Reseat the HSF and make sure that it's not too tight. Apparently that's one cause of the Core i series not reading RAM correctly.
 
Yes 64 bit. Really? I'll give that a shot.

That would be ridiculous. It's showing up in resource manager and eveything I've read said remap in bios. Well of course these bios don't have that feature. Sigh.

Gonna try 1 stick at a time and the hsf
I don't think it's the dims if it's being recognized. But worth a shot
 
I've come across the same issue with the same board with Gskill ram. This problem really confused me and I tried everything I could think of.

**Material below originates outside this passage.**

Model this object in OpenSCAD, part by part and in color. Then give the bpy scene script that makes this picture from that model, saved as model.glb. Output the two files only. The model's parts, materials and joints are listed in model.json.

I swapped out the ram and plugged each stick in different slots a couple times. With some swaps the computer wouldn't even post. I even swapped it out with different ram from another computer(different brand) and the problems still persisted. I even ended up reseating the CPU.

Eventually I ended up RMAing the board and when the new board came it still had problems.

At this point I was really confused. I just ended up ordering another set of ram from a different company and when that came it ended up working for some reason.

All I can say is I have no idea what the problem really was, but I got it working.
 
they responded and told me to do this

Dear customer,
Please troubleshoot with procedures below:
1) Disconnect hard drive and other components from board, make sure the 24 pin ATX and the other 8 or 4 pin 12v connected to mother board. Take onboard cell battery out for 5 sec clear CMOS.
2) Remove cpu from cpu socket, check if any bent or broken pin on cpu socket, reseat cpu, put in single stick memory on white color slot close to cpu, connect monitor to graphic card, check if system can boot into bios setting, reset bios to load fail-safe defaults and load optimized defaults.
Note:
Mother board bios memory voltage setting is base on 1.5v, please check current model memory voltage spec(check memory module label) if memory is higher than 1.5v type, go in bios under M/B intelligent tweaker on memory voltage control item adjust memory voltage match.
For example: current memory is 1.65v go in bios M/B intelligent tweaker on DDR3 voltage control item change to 1.65v.
With the correct voltage setting in bios memory should detected correctly.

My ram is supposed to be 1.5v, so i DIDNT change the voltage. Im unsure what happens if you turn up the voltage when it only needs 1.5v



Here is what happened

I booted up 1 stick at a time, and i can get 6 gigs, but when I plug in the 4th stick it goes back to 4 gigs and disables the other slots

So would that be a bad dim slot?
 
My ram is supposed to be 1.5v, so i DIDNT change the voltage. Im unsure what happens if you turn up the voltage when it only needs 1.5v
Some RAM may develop defects as a result.

So would that be a bad dim slot?

Sounds like it but try this:
With only three sticks of RAM, keep trying different placement of the RAM. i.e leave the 2nd DIMM slot empty while the rest has RAM or the 3rd DIMM slot empty and the rest full, etc, etc. If you still get 6GB of RAM no matter what the configuration is, probably not a bad DIMM slot.